Work to be completed:
Copy out all the data, word for word.

Dataset excerpt:
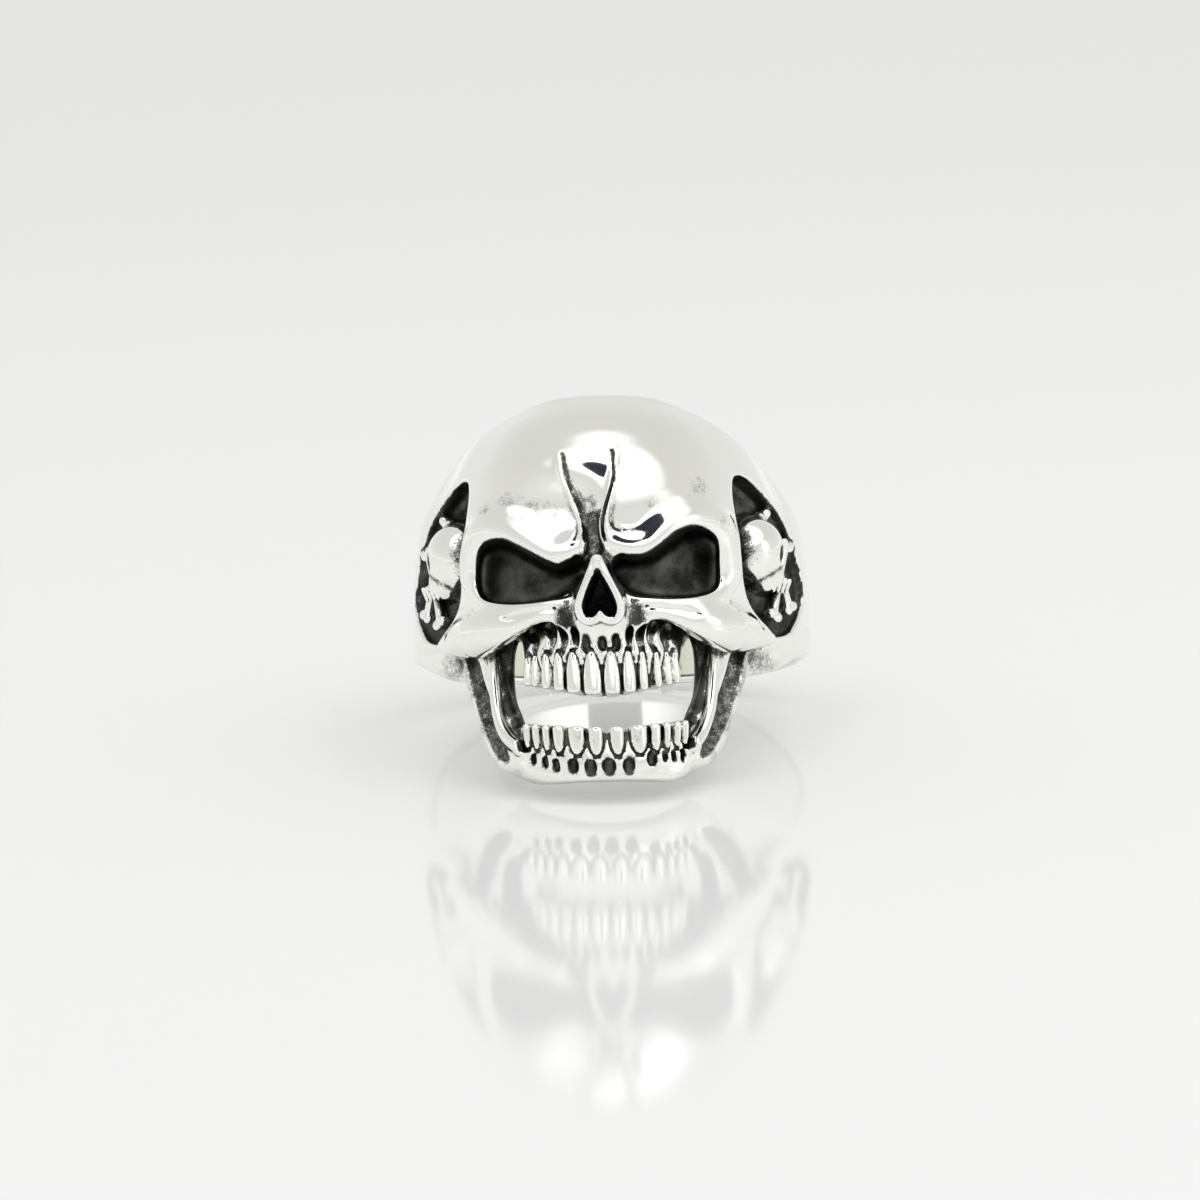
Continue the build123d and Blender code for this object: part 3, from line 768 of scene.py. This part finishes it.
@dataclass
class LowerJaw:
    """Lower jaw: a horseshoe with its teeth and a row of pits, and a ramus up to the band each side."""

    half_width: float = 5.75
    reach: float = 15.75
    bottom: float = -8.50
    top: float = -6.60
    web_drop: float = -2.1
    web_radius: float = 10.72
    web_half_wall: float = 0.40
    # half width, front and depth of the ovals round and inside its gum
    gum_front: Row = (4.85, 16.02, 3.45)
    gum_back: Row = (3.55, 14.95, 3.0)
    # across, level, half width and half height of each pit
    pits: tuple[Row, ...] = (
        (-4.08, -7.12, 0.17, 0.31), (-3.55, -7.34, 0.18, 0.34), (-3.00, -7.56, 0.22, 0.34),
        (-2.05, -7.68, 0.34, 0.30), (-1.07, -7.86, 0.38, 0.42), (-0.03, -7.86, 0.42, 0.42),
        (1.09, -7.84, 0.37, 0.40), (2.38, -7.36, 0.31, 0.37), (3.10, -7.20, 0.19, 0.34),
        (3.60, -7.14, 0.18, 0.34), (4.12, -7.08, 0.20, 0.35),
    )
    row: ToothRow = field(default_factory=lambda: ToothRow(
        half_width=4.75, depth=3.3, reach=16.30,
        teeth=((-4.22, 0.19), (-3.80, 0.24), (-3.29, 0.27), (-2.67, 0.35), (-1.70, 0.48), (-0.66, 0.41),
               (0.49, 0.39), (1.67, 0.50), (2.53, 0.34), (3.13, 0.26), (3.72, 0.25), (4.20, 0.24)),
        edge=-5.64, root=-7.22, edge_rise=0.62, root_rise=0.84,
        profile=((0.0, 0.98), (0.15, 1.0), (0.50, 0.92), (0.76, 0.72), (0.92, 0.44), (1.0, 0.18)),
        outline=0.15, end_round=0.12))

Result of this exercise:
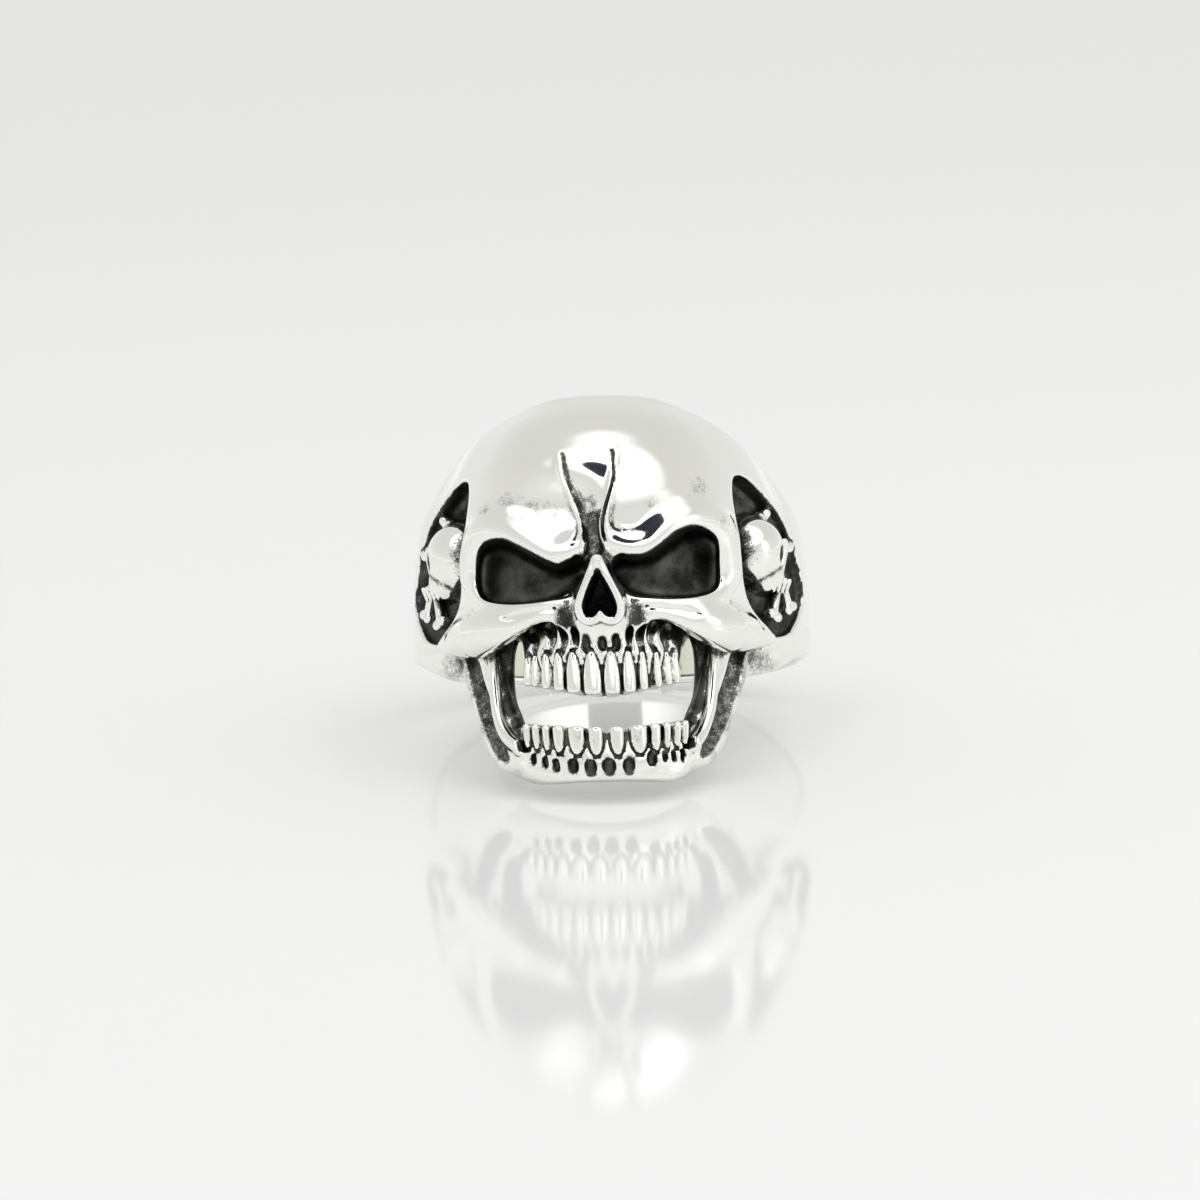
Continue the build123d and Blender code for this object: part 3, from line 768 of scene.py. This part finishes it.
@dataclass
class LowerJaw:
    """Lower jaw: a horseshoe with its teeth and a row of pits, and a ramus up to the band each side."""

    half_width: float = 5.75
    reach: float = 15.75
    bottom: float = -8.50
    top: float = -6.60
    web_drop: float = -2.1
    web_radius: float = 10.72
    web_half_wall: float = 0.40
    # half width, front and depth of the ovals round and inside its gum
    gum_front: Row = (4.85, 16.02, 3.45)
    gum_back: Row = (3.55, 14.95, 3.0)
    # across, level, half width and half height of each pit
    pits: tuple[Row, ...] = (
        (-4.08, -7.12, 0.17, 0.31), (-3.55, -7.34, 0.18, 0.34), (-3.00, -7.56, 0.22, 0.34),
        (-2.05, -7.68, 0.34, 0.30), (-1.07, -7.86, 0.38, 0.42), (-0.03, -7.86, 0.42, 0.42),
        (1.09, -7.84, 0.37, 0.40), (2.38, -7.36, 0.31, 0.37), (3.10, -7.20, 0.19, 0.34),
        (3.60, -7.14, 0.18, 0.34), (4.12, -7.08, 0.20, 0.35),
    )
    row: ToothRow = field(default_factory=lambda: ToothRow(
        half_width=4.75, depth=3.3, reach=16.30,
        teeth=((-4.22, 0.19), (-3.80, 0.24), (-3.29, 0.27), (-2.67, 0.35), (-1.70, 0.48), (-0.66, 0.41),
               (0.49, 0.39), (1.67, 0.50), (2.53, 0.34), (3.13, 0.26), (3.72, 0.25), (4.20, 0.24)),
        edge=-5.64, root=-7.22, edge_rise=0.62, root_rise=0.84,
        profile=((0.0, 0.98), (0.15, 1.0), (0.50, 0.92), (0.76, 0.72), (0.92, 0.44), (1.0, 0.18)),
        outline=0.15, end_round=0.12))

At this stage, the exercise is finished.